Lulseged’s zine in the library’s collection, February Feeling, is centered around the feeling of youthful love, carefully seamed together from photographs, artworks, and literature from multiple contributors. In many ways, the zine collection at the College is a microcosm of Lulseged’s Instagram community — a place where readers meet zines, and zinesters meet one another.  

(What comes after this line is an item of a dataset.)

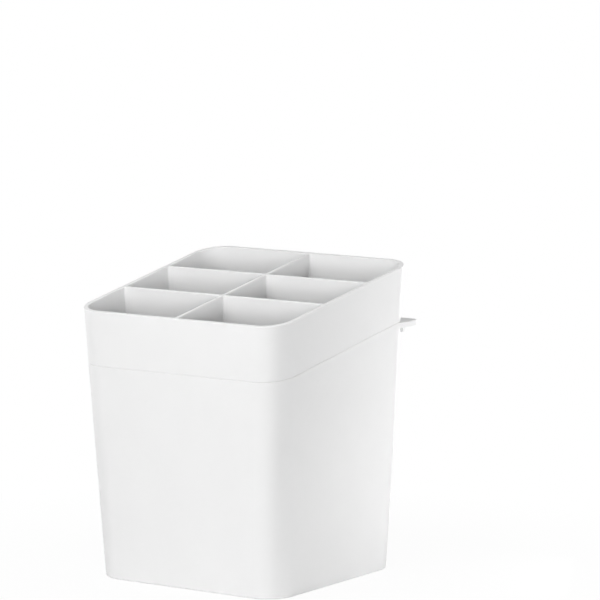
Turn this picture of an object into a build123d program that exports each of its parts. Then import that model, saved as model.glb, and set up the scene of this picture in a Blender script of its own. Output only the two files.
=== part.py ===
from build123d import *
import os
from math import radians, tan

os.makedirs("parts", exist_ok=True)

# A utensil holder in two mouldings: a tapered bin with a hook shelf behind it, and a
# lift-out insert of six cells whose collar carries the bin's walls up to a slanted rim.
# Lengths are in millimetres and angles in degrees. +Z is up, the front faces -Y, and
# the origin lies on the ground under the middle of the overall box.

# Outer form, shared by the bin and the collar above it
base_width = 135.0
base_depth = 132.5
corner_radius = 18.0
side_draft = 2.9
front_draft = 3.3
back_draft = 1.2

# Slanted rim, and the seam that runs parallel below it
front_height = 165.2
rim_slope = 10.0
band_height = 33.9

# Bin
bin_wall = 1.5
bin_floor = 2.4
base_edge_radius = 1.2
floor_edge_radius = 3.0

# Shelf behind the bin, and the lip that hooks over an edge
shelf_length = 27.0
shelf_overhang = 8.9
shelf_thickness = 3.5
shelf_corner_radius = 4.5
shelf_edge_radius = 0.4
lip_thickness = 1.8
lip_drop = 5.3
lip_end_inset = 10.3
lip_corner_radius = 1.6

# Insert
collar_wall = 3.0
skirt_clearance = 0.3
insert_foot_height = 112.0
divider_thickness = 2.0
cell_columns = 2
cell_rows = 3
cell_corner_radius = 1.0

# Edge roundings where the two mouldings meet, at the rim and under the skirt
seam_edge_radius = 0.5
rim_edge_radius = 0.5
skirt_edge_radius = 0.5

# Slopes as rise or lean per millimetre
rim_rise = tan(radians(rim_slope))
side_lean = tan(radians(side_draft))
front_lean = tan(radians(front_draft))
back_lean = tan(radians(back_draft))

# Heights: rim and seam over the front foot, rim at the back wall, level shelf top
rim_over_foot = front_height * (1 + rim_rise * front_lean)
seam_over_foot = rim_over_foot - band_height
back_height = (rim_over_foot + rim_rise * base_depth) / (1 - rim_rise * back_lean)
level_start = base_depth + shelf_overhang - shelf_length
shelf_top = (seam_over_foot + rim_rise * level_start) / (1 - rim_rise * back_lean)
shelf_underside = shelf_top - shelf_thickness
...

Fellow student zinester Alice-Henry Carnell ’22.5 said that “the great thing about zines is that it lets you explore what you’re really interested in… It’s such a mutable medium.” Carnell has experimented with this mutability themself: Their zines range from long to short, informational to poetic, public-facing publications to private gifts. One of their zines, The Insect Obsession, is funded by the Center for Environmental Studies and is a speculative retelling of the COVID-19 pandemic, with the virus reimagined as a cicada. Carnell also works at Sawyer’s Fabrication Lab, where they help introduce other students to the process. They recently hosted an environmental zine-making workshop in collaboration with the Williams Environmental Council. 

The openness of zine-making appealed to Hannah Bae ’24, who encountered zines in WGSS 101 as a means for activism. As a summer fellow at the Center for Learning in Action (CLiA), she attended a zine workshop led by Polebaum-Freeman where she looked at zines from the collection and learned about zine-making history. “That workshop was just really enlightening, learning about this new type of media, and the activist work that’s centered around it from a creative approach,” Bae said. “That was probably the first time that I was introduced to something that I could partake in or that I can adopt a style for myself.” 

Not everyone interacts with zines regularly, however, partly because few know there is a zine collection at the College, she said. “I think for the most part the only times I’ve really seen students engage with zines were in facilitated spaces,” Bae said. “The biggest example would be the [CLiA] workshop in zine-making: I think that was probably the first time that a lot of us had really heard about the zine collection at Sawyer.”  

For Lulseged, the modest size of the zinester community at the College doesn’t stop it from providing a refuge. “In our most vulnerable and stressed-out times, people normally seek to do something creative or to do nothing,” she said. “But why do nothing when you can do something creative, you know?” 

Zines are not just a means for representation, Carnell said; the medium can also foster communication. “Because of their small circulation, it is really community-focused,” they said. “It’s really powerful to have such an accessible and easy-to-use tool that a community can distribute amongst themselves.”

Carnell said they hope students see zines as “resources as legitimate as the other volumes in the library.” “There’s so much that you can learn from a zine,” they said. “Even if it’s not a book published by Oxford University Press, there’s someone who has knowledge and passion and their own expertise.”